Несмотря на отсутствие средств, которые могли хотя бы приблизиться к «исцелению», существуют лекарства, замедляющие прогресс болезни Альцгеймера и других видов деменций. Однако мои первичные исследования подтвердили то, что мы с Питером узнали на личном опыте: никакое из существующих лекарств не может предотвратить неизбежный упадок, который настигает даже пациентов, находящихся под самым строгим медицинским наблюдением. Более того, мы боялись, что из-за поиска точного диагноза попадем в ловушку, которую писатель и врач Атул Гаванде назвал «непреодолимой инерцией медицинского лечения». Тем не менее мы оба – люди, которые хотят знать, просвещение всегда притягивало нас, как огонь притягивает мотыльков. К тому же подтверждение наших подозрений могло бы помочь нам подготовиться. Если бы впереди замаячило неназываемое, мы смогли бы спланировать дорогостоящий уход, понижение качества нашей текущей жизни и способ закончить мою жизнь в подходящий момент.

Я попросила Питера сходить со мной на первый прием у врача в 2010 году. Терапевт вежливо учла наши сомнения о ценности постановки диагноза. Она выслушала наши проповеди о том, что мы считаем достойным уровнем жизни, и не давила на нас, позволив самим подумать, прежде чем последовать ее предложению сделать мне МРТ. Результаты сканирования выявили «повреждения белого вещества» – показатель забитых микрососудов, по которым кровь не могла добраться до близлежащих областей мозга. Доктор Эборн подтвердила мудрость Интернета: сосудистая деменция может ослабнуть при приеме препаратов, понижающих уровень холестерина и кровяное давление. Однако сначала невролог должна была подтвердить связь между выявленными повреждениями и моими проблемами с памятью.

Обследование у невролога, у нейропсихолога, десятки тестов, сотни долларов – и наконец моя невролог произнесла слово на букву «д». Так или иначе, его симптомы у себя я уже замечала. Врач сообщила, что понадобится еще два неврологических заключения с разницей в два года, чтобы официально диагностировать у меня деменцию.

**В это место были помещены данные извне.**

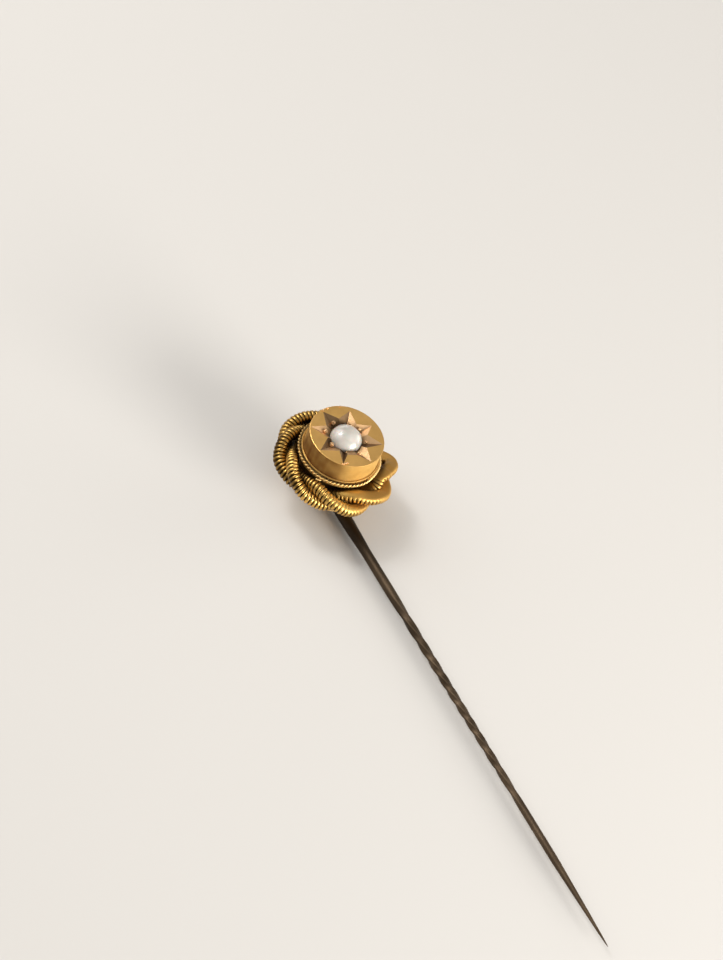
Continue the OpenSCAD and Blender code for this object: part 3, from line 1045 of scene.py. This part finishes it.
def floor():
    """A pale matte ground, just below the lowest point of the pin."""
    half = 1.5
    z = cad_low.z - 0.02 * MM
    corners = [(-half, -half, z), (half, -half, z), (half, half, z), (-half, half, z)]
    mesh = bpy.data.meshes.new("floor")
    mesh.from_pydata(corners, [], [(0, 1, 2, 3)])
    ground = bpy.data.objects.new("floor", mesh)
    bpy.context.scene.collection.objects.link(ground)
    material, nodes, links = new_material("floor")
    nodes["Principled BSDF"].inputs["Base Color"].default_value = (0.63, 0.61, 0.585, 1)
    nodes["Principled BSDF"].inputs["Roughness"].default_value = 0.9
    mesh.materials.append(material)


def in_camera(right, up, back):
    """A direction given along the camera's axes, in the part's frame."""
    return (CAMERA_RIGHT * right + CAMERA_UP * up + CAMERA_BACK * back).normalized()


def softbox(name, towards, distance, size, radiance, colour=(1, 1, 1)):
    """An area light that looks at the head from a distance in the direction towards."""
    light = bpy.data.lights.new(name, "AREA")
    light.shape = "RECTANGLE"
    light.size, light.size_y = size
    light.energy = radiance * math.pi * size[0] * size[1]
    light.color = colour
    lamp = bpy.data.objects.new(name, light)
    bpy.context.scene.collection.objects.link(lamp)
    lamp.location = ROPE_CENTRE + towards * distance
    lamp.rotation_mode = "QUATERNION"
    lamp.rotation_quaternion = (-towards).to_track_quat("-Z", "Y")


def world(horizon, overhead, colour):
    """A plain studio sky, with its strength at the horizon and overhead."""
    sky = bpy.data.worlds.new("studio")
    sky.use_nodes = True
    nodes, links = sky.node_tree.nodes, sky.node_tree.links
    background = nodes["Background"]
    background.inputs["Color"].default_value = (*colour, 1)
    place = nodes.new("ShaderNodeTexCoord")
    split = nodes.new("ShaderNodeSeparateXYZ")
    links.new(place.outputs["Generated"], split.inputs["Vector"])
    grade = nodes.new("ShaderNodeMapRange")
    grade.inputs["From Min"].default_value = 0.15
    grade.inputs["From Max"].default_value = 0.75
    grade.inputs["To Min"].default_value = horizon
    grade.inputs["To Max"].default_value = overhead
    links.new(split.outputs["Z"], grade.inputs["Value"])
    links.new(grade.outputs["Result"], background.inputs["Strength"])
    bpy.context.scene.world = sky


def camera():
    """A long lens, far off, as the scene's camera."""
    data = bpy.data.cameras.new("camera")
    data.sensor_width = 36
    data.lens = CAMERA_LENS
    data.clip_start, data.clip_end = 0.01, 10
    view = bpy.data.objects.new("camera", data)
    bpy.context.scene.collection.objects.link(view)
    turn = Matrix((CAMERA_RIGHT, CAMERA_UP, CAMERA_BACK)).transposed()
    place = Matrix.Translation(CAMERA_AIM + CAMERA_BACK * CAMERA_DISTANCE)
    view.matrix_world = place @ turn.to_4x4()
    bpy.context.scene.camera = view


bpy.context.scene.view_settings.view_transform = "Standard"
floor()
world(horizon=0.10, overhead=0.48, colour=(1.0, 0.98, 0.95))
WARM = (1.0, 0.97, 0.92)
softbox("key", in_camera(-0.45, 0.80, 0.40), 0.35, (0.40, 0.32), 1.9, WARM)
softbox("window", Vector((0.36, -0.90, 0.27)).normalized(), 0.30, (0.17, 0.13), 18, WARM)
softbox("side", Vector((0.95, -0.15, 0.22)).normalized(), 0.30, (0.20, 0.12), 2.8, WARM)
softbox("lamp", in_camera(-0.27, 0.80, 0.45), 0.30, (0.06, 0.06), 22)
softbox("rear", Vector((0.43, 0.88, 0.14)).normalized(), 0.30, (0.14, 0.06), 2, (1.0, 0.96, 0.92))
camera()
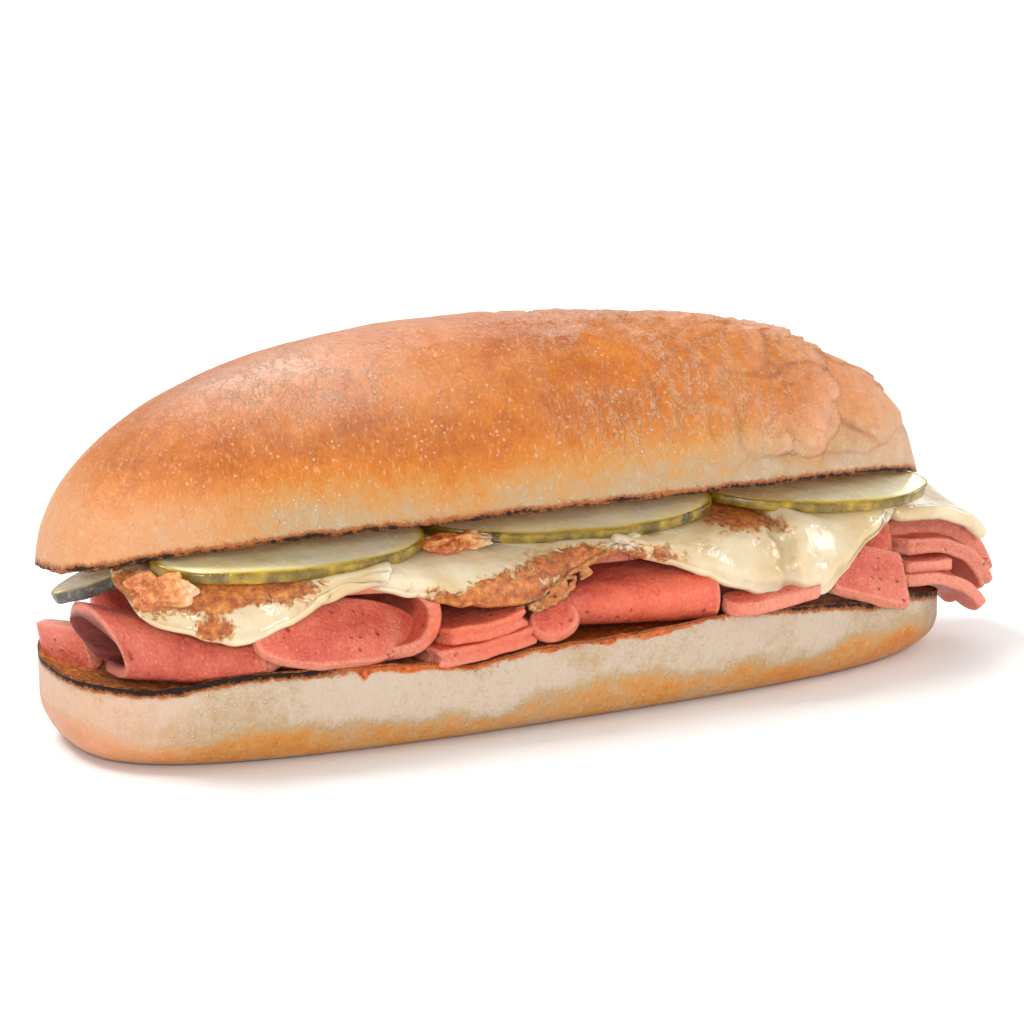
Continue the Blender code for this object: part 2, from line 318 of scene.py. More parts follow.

Но в душе я уже знала: «Я схожу с ума. Я схожу с ума. Я схожу с ума».

* * *

Записи из дневника, 11.08.2011 и 15.08.2011


Сегодня днем, когда я пыталась отдохнуть, то не переставала видеть столбцы черного и красного шрифтов «Arial», прокручивающиеся на моих закрытых веках. Питер обнаружил, что вчера мы оба забыли принять лекарства. Я знаю, что внезапная отмена препаратов, которые я принимаю, чтобы справиться со своей тревогой, порожденной потерей краткосрочной памяти, вызывает галлюциногенные эффекты. Слава богу, причина оказалась в этом, а то я думала, что становлюсь еще безумнее.

Об этом я размышляю постоянно. За несколько дней до прокручивающегося шрифта я, усевшись на своей половине нашего двухместного дивана «La-Z-Boy», читала «Ботанику желания»[4]. Вскоре после того, как я начала, я перевернула очередную страницу и проделала в ней дыру, схватив ее между большим и указательным пальцами левой руки. Спустя некоторое время я, судя по всему, опять слишком грубо схватила страницу, и в этот раз оторвала кусочек уголка.

В поисках причинно-следственной связи я сразу же решила, что прокручивающиеся столбцы шрифта и порванные страницы соотносятся друг с другом, пока Питер не сказал о пропуске в приеме лекарств. Как же хорошо винить лекарства в странностях визуального восприятия. Но все же я точно не пропускала таблетки настолько часто, чтобы переложить на них вину за пятнадцать месяцев странностей, о которых я уже написала в моем дневнике. Пусть я и чувствую себя немножко безумной, когда замечаю, что делаю что-то необычное или нелогичное, большую часть времени я не чувствую себя «сумасшедшей». Может, я только прикидываюсь безумной? Или, может, я безумна, как Чеширский Кот?